だが同時に、彼の心の中には、新たな、そしてより重い責任感が生まれていた。この、あまりにも強大すぎる奇跡を、決して乱用してはならない。これを、特権階級だけの延命の道具としてはならない。この力は、真にこの国の未来のために、そして真に救われるべき命のためにこそ、使われねばならないのだ。――その王としての覚悟が、彼の背筋を真っ直ぐに伸ばした。
彼は再び執務机に向き直った。そして彼は、もう一つの、より危険で、そしてより深遠な謎へと、その思考を移した。スキルジェム。そして、その無限の可能性を秘めた拡張機能『サポートジェム』。ゲオルグからの報告によれば、魔法使いは、まるで子供がおもちゃの遊び方を教えるかのように、その恐るべき軍事革命の理論を語っていったという。『組み合わせは無限大』『一つの軍隊を壊滅させることさえ可能になる』。
その言葉は、王の心に、深い深い戦慄をもたらした。これは、もはやただの兵士の強化ではない。これは、戦争の概念そのものを塗り替える、悪魔の力だ。そして、その力を、我々人類は本当に制御できるのだろうか。
彼はヴァルハイト公爵とシュトライヒ宰相を呼び出した。そして彼は、その絶対的な王の意志を、静かに、しかしきっぱりと告げた。

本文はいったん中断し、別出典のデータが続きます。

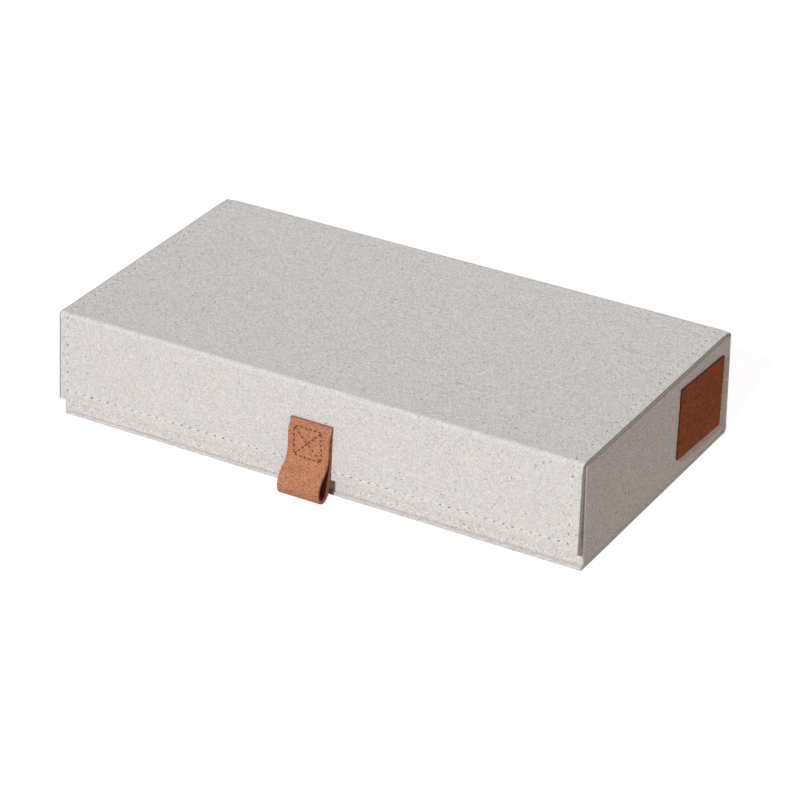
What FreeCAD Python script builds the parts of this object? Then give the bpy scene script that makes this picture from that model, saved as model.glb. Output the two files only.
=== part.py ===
import FreeCAD, Part
import math
import os
import Sketcher

# A box for glasses: a cloth-covered tray with dividers, and a cover rolled round it like a book cover.
# The cover is four boards in one cloth: base, spine, lid and front flap, with a cloth fold between each two.
# Millimetres, +Z up, +X right, -Y front. The origin is the middle of the underside.

Vector = FreeCAD.Vector
document = FreeCAD.newDocument("GlassesBox")


# Driving sizes

SIZES = [
    ("box_length", 328, "base from end to end"),
    ("lid_overlength", 0.7, "lid and flap are this much longer than the base"),
    ("box_depth", 173.5, "base from the front edge to the spine's outer face"),
    ("box_height", 64, "underside to the lid's top"),
    ("cover_board", 0.9, "board in the cover"),
    ("cloth", 0.4, "cover cloth and lining"),
    ("edge_flat", 0.1, "flat left in the middle of a rounded cover edge"),
    ("corner_ease", 1.05, "how much rounder a cover's corner is in plan than its edge"),
    ("cover_shift", -0.35, "lid and flap lie this far to the side of the base"),
    ("turn_in", 14, "cloth turned in over the base board and the spine board"),
    ("lining_margin", 3, "the lid's and flap's linings stop this far inside the edges"),
    ("base_fold_radius", 2.6, "outside of the fold between base and spine"),
    ("lid_fold_radius", 4.5, "outside of the fold between spine and lid"),
    ("flap_fold_radius", 4.5, "outside of the fold between lid and flap"),
    ("fold_tongue", 2, "the fold's cloth is bonded this far over each board's face"),
    ("fold_clearance", 0.2, "least room between a back fold and the tray"),
    ("flap_length", 48.5, "flap from the fold to its free edge, along the slope"),
    ("flap_lean", 4.4, "degrees that the flap leans out from upright"),
    ("lid_gap", 0.4, "room between the tray's rim and the lid"),
    ("flap_gap", 1.0, "room between the tray's front and the flap's top"),
    ("tray_end_inset", 0.35, "tray's and spine's ends in from the base's ends"),
    ("tray_front_inset", 2.6, "tray's front in from the base's front edge"),
    ("tray_board", 2.0, "board in the tray's walls and floor"),
    ("tray_corner_radius", 2.0, "tray's outer corners in plan"),
    ("rim_flat", 1.4, "flat left on top of the tray's rim"),
    ("tray_turn_in", 12, "cloth turned down inside the tray"),
    ("divider_count", 4, "dividers between the places"),
    ("divider_board", 1.6, "board in a divider"),
    ("divider_height", 50, "divider above the tray's lining"),
    ("strap_width", 26, "leather strap"),
    ("strap_thickness", 2.0, "leather strap"),
    ("strap_shift", 1.45, "strap's middle from the flap's middle"),
    ("strap_top", 16.4, "fold to the front leg's end, down the flap"),
    ("strap_back_end", 27, "fold to the back leg's end, down the flap"),
    ("strap_step", 1.0, "inside radius where the front leg steps over the back leg's end"),
    ("strap_slit", 0.05, "gap between the two sewn legs"),
    ("loop_start", 32.3, "fold to where the two legs part, down the flap"),
    ("loop_tip_radius", 4.8, "bend at the loop's lower end"),
    ("loop_bulge", 12.7, "middle of the front leg from the flap, where the loop is widest"),
    ("loop_front_radius", 12.3, "front leg's outward bend"),
    ("loop_neck_radius", 15.5, "front leg's bend where it leaves the flap"),
    ("patch_width", 54, "leather patch along the end wall"),
    ("patch_height", 43, "leather patch"),
    ("patch_thickness", 1.0, "leather patch"),
    ("patch_corner", 1.2, "radius of the patch's corners"),
    ("patch_from_back", 37.9, "patch's middle from the back"),
    ("patch_from_base", 33.0, "patch's middle above the underside"),
    ("patch_droop", 2.0, "degrees that the patch is turned, its back end down"),
]

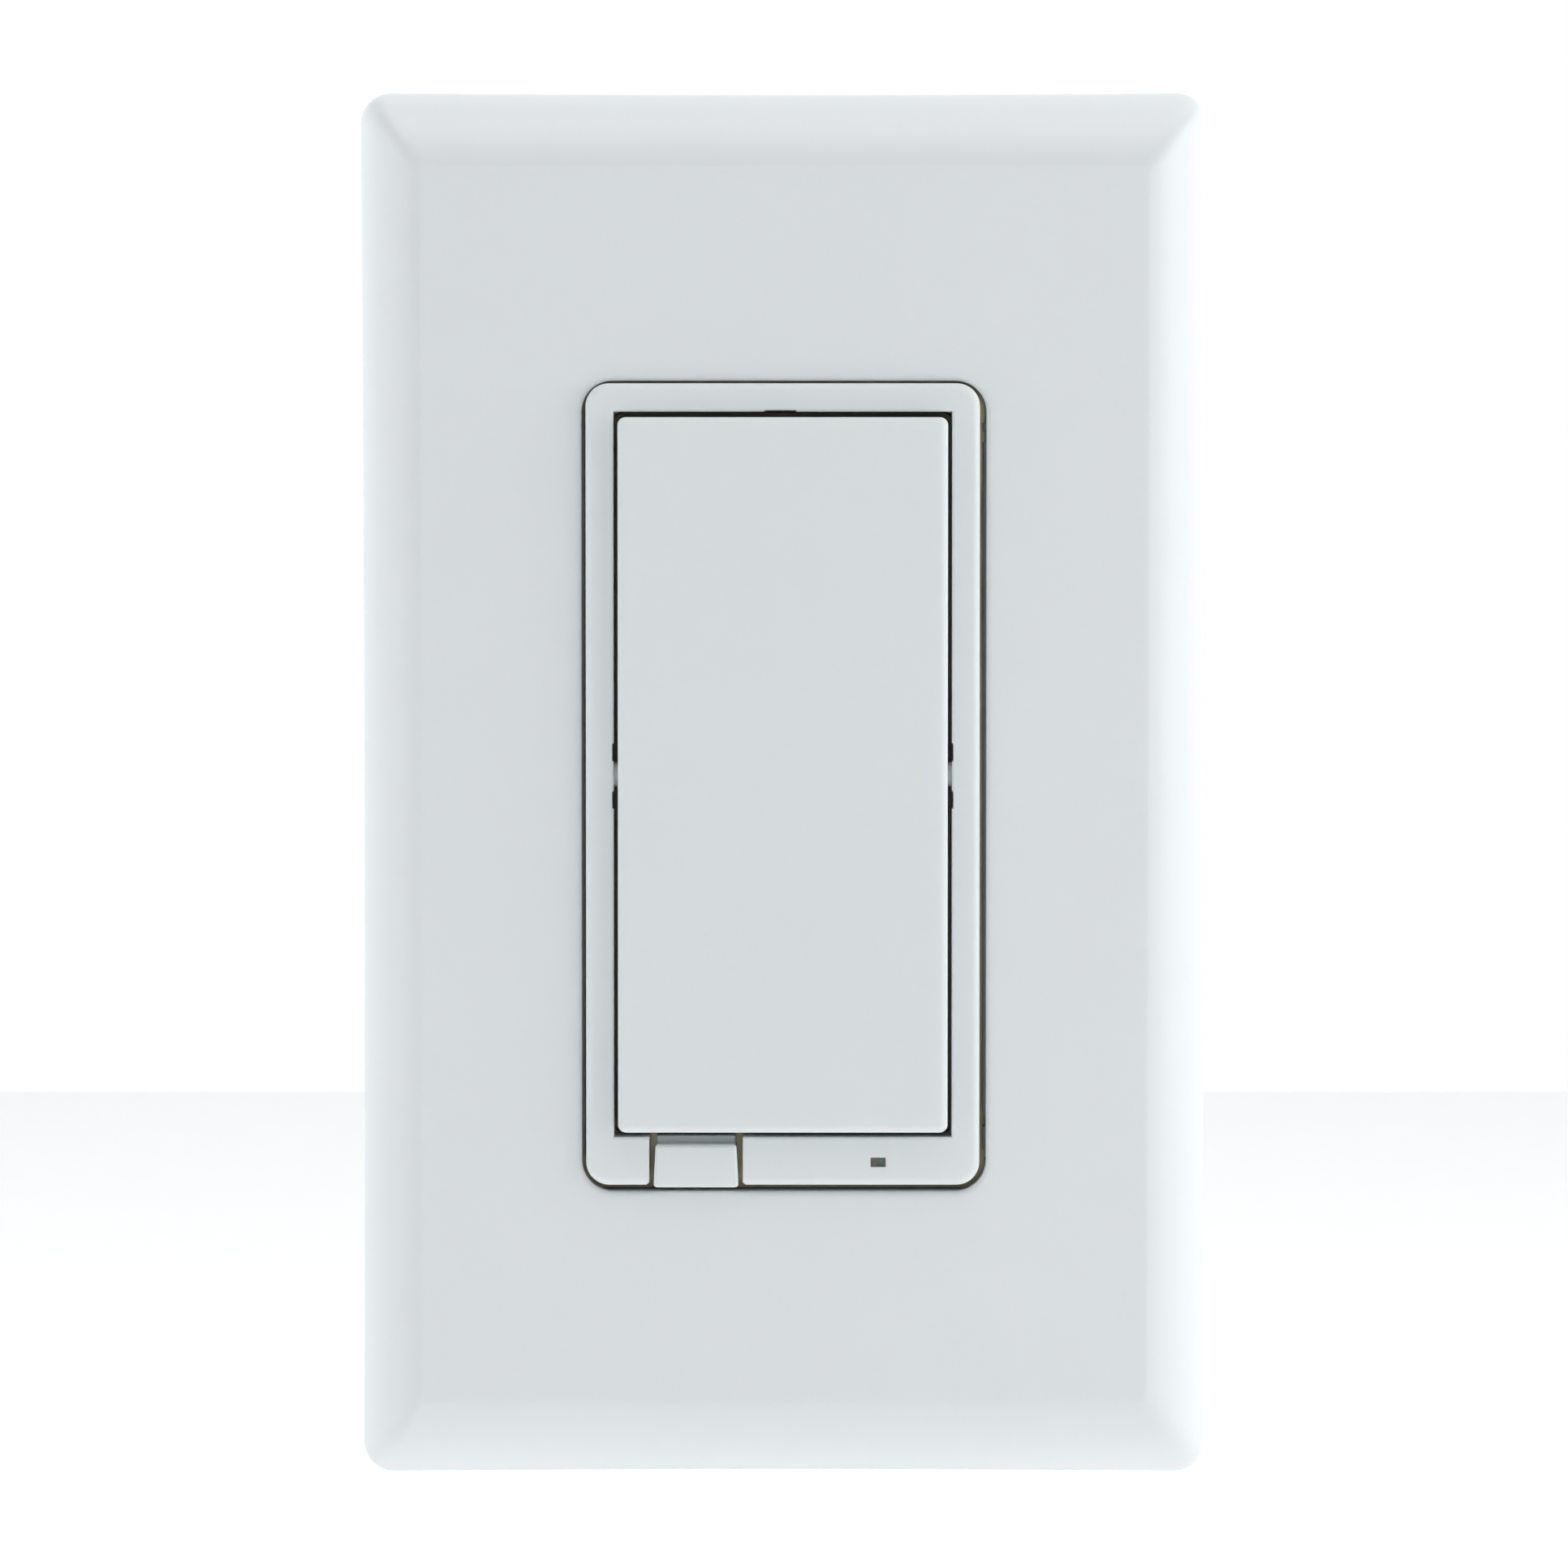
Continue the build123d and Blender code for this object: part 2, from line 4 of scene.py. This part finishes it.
import bmesh
import bpy
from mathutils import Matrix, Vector


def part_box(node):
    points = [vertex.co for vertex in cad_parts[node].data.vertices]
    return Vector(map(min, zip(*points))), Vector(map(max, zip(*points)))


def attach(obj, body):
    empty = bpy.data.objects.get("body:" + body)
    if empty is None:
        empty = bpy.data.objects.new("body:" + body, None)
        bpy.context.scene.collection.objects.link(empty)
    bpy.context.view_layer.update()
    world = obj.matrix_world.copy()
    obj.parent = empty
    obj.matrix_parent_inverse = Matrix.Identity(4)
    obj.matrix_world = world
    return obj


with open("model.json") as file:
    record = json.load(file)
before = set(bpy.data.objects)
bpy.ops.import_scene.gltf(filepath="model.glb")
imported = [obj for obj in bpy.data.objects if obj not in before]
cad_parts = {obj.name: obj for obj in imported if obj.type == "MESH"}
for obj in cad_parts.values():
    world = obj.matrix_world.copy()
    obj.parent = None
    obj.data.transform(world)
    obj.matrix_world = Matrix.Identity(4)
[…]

「…………聞け。……例のポーションの件は、これで一旦決着とする。……残りの九十九本は、王家の最高機密として、厳重に封印する。……その使用は、朕の勅命ただ一つによってのみ許可されるものと、心せよ」
「「はっ!」」
「……そしてもう一つの件。……ゲオルグがもたらした、スキルジェムの拡張に関する、あの魔法使い様の言葉。……これについては、当面の間、我が国の最高軍事機密とする」
王の目に、剃刀のような鋭い光が宿った。
「……ヴァルハイト公。……そなたには、宝珠騎士団の中から、さらに数名の、最も信頼のおける者だけを選び出し、極秘裏にその『サポートジェム』とやらの研究を開始することを命じる。……だが、決してその力を過信するな。……そして、決してその研究結果を外部に漏らすな。……この力は、我々がまだ完全に理解しきれておらぬ、あまりにも危険な火なのだ」
「…………御意」
ヴァルハイト公爵は、その命令の真の重みを理解し、厳粛な面持ちでひざまずいた。
「……そして、シュトライヒ宰相。……そなたには、そのサポートジェムの入手経路を探ることを命じる。……ゲオルグを通じて、あの魔法使い様に、それとなく打診してみるのだ。……だが、決して我々の焦りを見せるな。……あくまで学術的な好奇心としてだ。……良いな?」
「…………はっ。……承知いたしました」
宰相もまた、深々と頭を下げた。
こうして、グランベル王国は、医療と軍事の両面で、新たな、そしてより巨大な力をその内に秘めることとなった。だが、その力は、あまりにも強大すぎるが故に、固く固く封印されることとなった。アルトリウス王は賢明だった。彼は、神が与えた玩具に、ただ無邪気に飛びつく子供ではなかった。彼は、その玩具が持つ本当の恐ろしさを理解し、そしてそれを正しく使うための『時』が来るまで、静かに待つことを選んだのだ。
その、あまりにも重く、そしてどこまでも孤独な王の決断。――その先に待つのが、輝かしい未来なのか、あるいは避けられぬ破滅なのか。それを知る者は、まだ誰もいなかった。
ただ、王宮の地下深く、厳重に封印されたポーションの箱と、そして騎士たちの間で極秘裏に始まった、新たな力の研究だけが、静かに、その答えを知る時を待っていた。